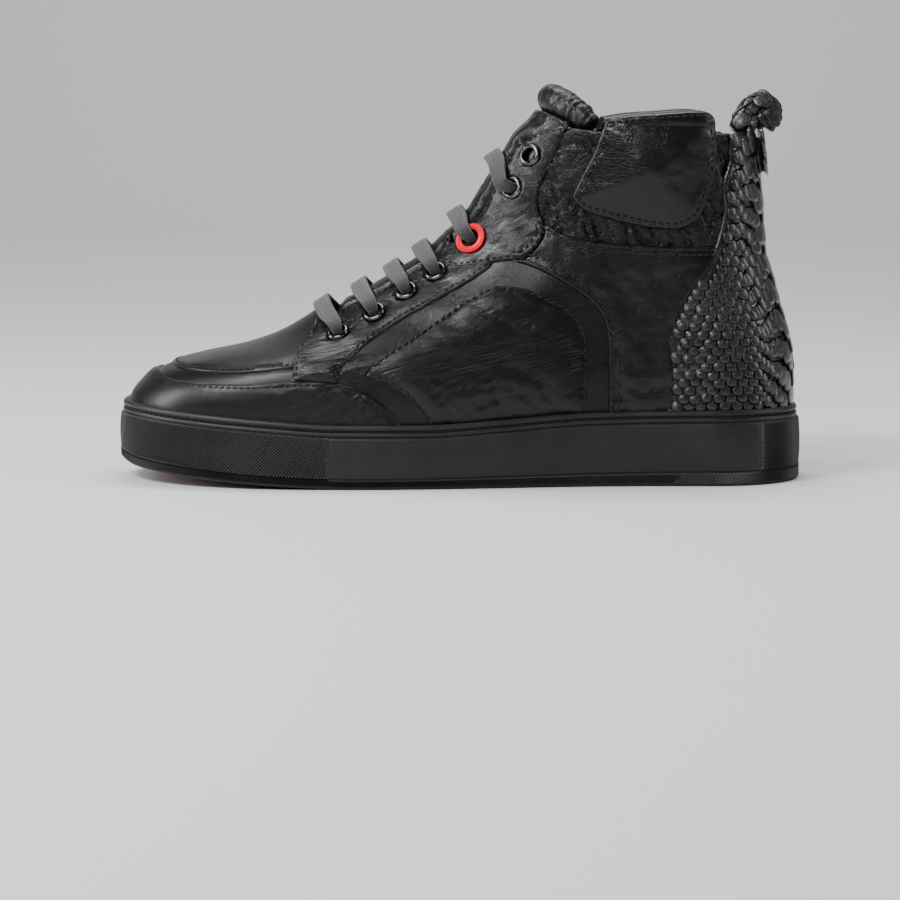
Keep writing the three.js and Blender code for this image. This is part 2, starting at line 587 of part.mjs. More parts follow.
for (const [sideName, half] of Object.entries(sides)) {
  const side = half === outer ? -1 : 1;
  add(`eyestay_${sideName}`, drill(side, eyestay(half), [0, 1, 2, 3]), "leather");
  add(`side_frame_${sideName}`, drill(side, sideFrame(half), [0, 1, 2, 3, 4, 5, 6]), "leather");
  add(`side_inset_${sideName}`, sideInset(half), "leather");
  add(`ankle_facing_${sideName}`, drill(side, ankleFacing(half), [4, 5, 6]), "leather");
  add(`rear_quarter_${sideName}`, rearQuarter(half), "leather");
  add(`collar_panel_${sideName}`, collarPanel(half), "scaled");
  add(`collar_pad_${sideName}`, collarPad(half), "leather");
  add(`collar_foam_${sideName}`, collarFoam(half), "foam");
  add(`quarter_lining_${sideName}`, drill(side, quarterLining(half), [0, 1, 2, 3, 4, 5, 6], 2.3), "liningCloth");
  eyeletSpots.forEach((_, index) => {
    const { at, normal } = eyeletPlace(side, index);
    const finish = index === wideEyelet ? "redEnamel" : "gunmetal";
    const ring = add(`eyelet_${sideName}_${index + 1}`, eyeletGeometry(eyeletSize(index)), finish);
    ring.position.copy(at);
    ring.quaternion.setFromUnitVectors(new THREE.Vector3(0, 0, 1), normal);
  });
}

export default shoe;
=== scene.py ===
import math
import random

import bmesh
import bpy
import numpy as np
from mathutils import Matrix, Vector, noise
from mathutils.geometry import delaunay_2d_cdt


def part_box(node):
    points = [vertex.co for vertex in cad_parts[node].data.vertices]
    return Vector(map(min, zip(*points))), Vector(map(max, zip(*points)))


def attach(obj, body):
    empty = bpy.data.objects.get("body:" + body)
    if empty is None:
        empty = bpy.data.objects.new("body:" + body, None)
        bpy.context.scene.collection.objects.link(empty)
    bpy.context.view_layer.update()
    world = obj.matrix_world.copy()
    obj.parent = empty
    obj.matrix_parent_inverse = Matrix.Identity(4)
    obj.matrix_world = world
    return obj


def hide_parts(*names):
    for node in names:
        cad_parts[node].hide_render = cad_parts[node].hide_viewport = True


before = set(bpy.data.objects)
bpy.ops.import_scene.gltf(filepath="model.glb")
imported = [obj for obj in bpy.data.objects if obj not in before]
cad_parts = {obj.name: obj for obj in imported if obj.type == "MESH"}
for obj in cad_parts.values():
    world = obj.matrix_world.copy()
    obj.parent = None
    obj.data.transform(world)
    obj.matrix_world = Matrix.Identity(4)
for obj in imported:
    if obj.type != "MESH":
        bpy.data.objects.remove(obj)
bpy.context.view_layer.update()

mm = 0.001
random.seed(7)
print("frame loaded:", len(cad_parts), "parts")


# a smooth line through a few knots [place, value] that never overshoots them
def through(knots):
    at, value = np.array(knots, float).T
    slope = np.diff(value) / np.diff(at)
    lean = np.zeros(len(at))
    same = slope[:-1] * slope[1:] > 0
    lean[1:-1][same] = (2 * slope[:-1] * slope[1:])[same] / (slope[:-1] + slope[1:])[same]

    def curve(x):
        x = np.clip(np.asarray(x, float), at[0], at[-1])
        i = np.clip(np.searchsorted(at, x, side="right") - 1, 0, len(at) - 2)
        width = at[i + 1] - at[i]
        t = (x - at[i]) / width
        s = 1 - t
        ends = value[i] * s * s * (1 + 2 * t) + value[i + 1] * t * t * (3 - 2 * t)
        return ends + width * t * s * (lean[i] * s - lean[i + 1] * t)

    return curve


# the last that the upper is stretched over, in level sections, in millimetres
last = {
    "front": through([[34, -146.5], [38, -145], [42, -141.6], [44.8, -139], [47, -136.5], [50.8, -130],
                      [54.6, -116], [59.6, -94], [65, -79.5], [70.5, -69.5], [77, -59.5], [83, -46.5],
                      [90, -33.5], [99, -19.5], [110, -7], [120, 2.5], [131, 9.5], [142, 16.5],
                      [154, 23.5], [165, 30], [186, 41]]),
    "back": through([[34, 147.5], [47, 147.5], [58, 146.6], [68, 144.6], [77, 141.8], [86, 139.4],
                     [93, 137.4], [101, 135], [111, 134], [120, 133.4], [137, 131.7], [155, 130], [186, 128]]),
    "frontHalf": through([[33, 48], [45, 47.5], [60, 45], [75, 41.5], [94, 38.5], [117, 35.5], [150, 34.5],
                          [186, 36]]),
    "heelHalf": through([[33, 34.5], [60, 33.5], [80, 32], [105, 31], [130, 32], [150, 33], [186, 34]]),
    "noseLength": through([[34, 78], [60, 84], [75, 88], [95, 85], [117, 75], [150, 58], [186, 50]]),
    "nosePower": through([[34, 2.35], [50, 2.25], [66, 1.9], [80, 1.8], [117, 1.85], [150, 2], [186, 2]]),
    "heelLength": through([[34, 36], [90, 38], [150, 46], [186, 44]]),
    "heelPower": 2.1,
    "noseShare": 0.42,
    "heelShare": 0.68,
    "toeWiden": 6,
    "toeWidenStart": -65,
}
soleTop = through([[-149, 35.3], [-134, 34], [-110, 32], [-81, 30], [-54, 28.4], [-14, 28.2], [21, 30.2],
                   [56, 32.6], [90, 33.3], [150, 33.6]])
soleBottom = through([[-153, 9], [-144, 7], [-127, 5], [-110, 3.4], [-90, 1.9], [-65, 0.6], [-45, 0]])


def ease(x, low, high):
    t = np.clip((np.asarray(x, float) - low) / (high - low), 0, 1)
    return t * t * (3 - 2 * t)


def mixed(a, b, share):
    return a + (b - a) * share


def fillTop(x):
    return soleBottom(x) + mixed(12, 17, ease(x, -60, 60))


def halfWidth(side, x, z):
    pinch = 3 * np.exp(-(((x - 15) / 38) ** 2)) * (1 - ease(z, 30, 75)) * (np.asarray(side) > 0)
    return mixed(last["frontHalf"](z), last["heelHalf"](z), ease(x, -45, 85)) - pinch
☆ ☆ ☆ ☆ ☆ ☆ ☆
Task goal:
Write the lines again exactly, beginning at the line that has "0, 1), normal);" and stopping after the line that has "cad_parts[node].hide_render = cad_parts[node].hide_viewport"; include no other lines.

Written solution:
    ring.quaternion.setFromUnitVectors(new THREE.Vector3(0, 0, 1), normal);
  });
}

export default shoe;
=== scene.py ===
import math
import random

import bmesh
import bpy
import numpy as np
from mathutils import Matrix, Vector, noise
from mathutils.geometry import delaunay_2d_cdt


def part_box(node):
    points = [vertex.co for vertex in cad_parts[node].data.vertices]
    return Vector(map(min, zip(*points))), Vector(map(max, zip(*points)))


def attach(obj, body):
    empty = bpy.data.objects.get("body:" + body)
    if empty is None:
        empty = bpy.data.objects.new("body:" + body, None)
        bpy.context.scene.collection.objects.link(empty)
    bpy.context.view_layer.update()
    world = obj.matrix_world.copy()
    obj.parent = empty
    obj.matrix_parent_inverse = Matrix.Identity(4)
    obj.matrix_world = world
    return obj


def hide_parts(*names):
    for node in names:
        cad_parts[node].hide_render = cad_parts[node].hide_viewport = True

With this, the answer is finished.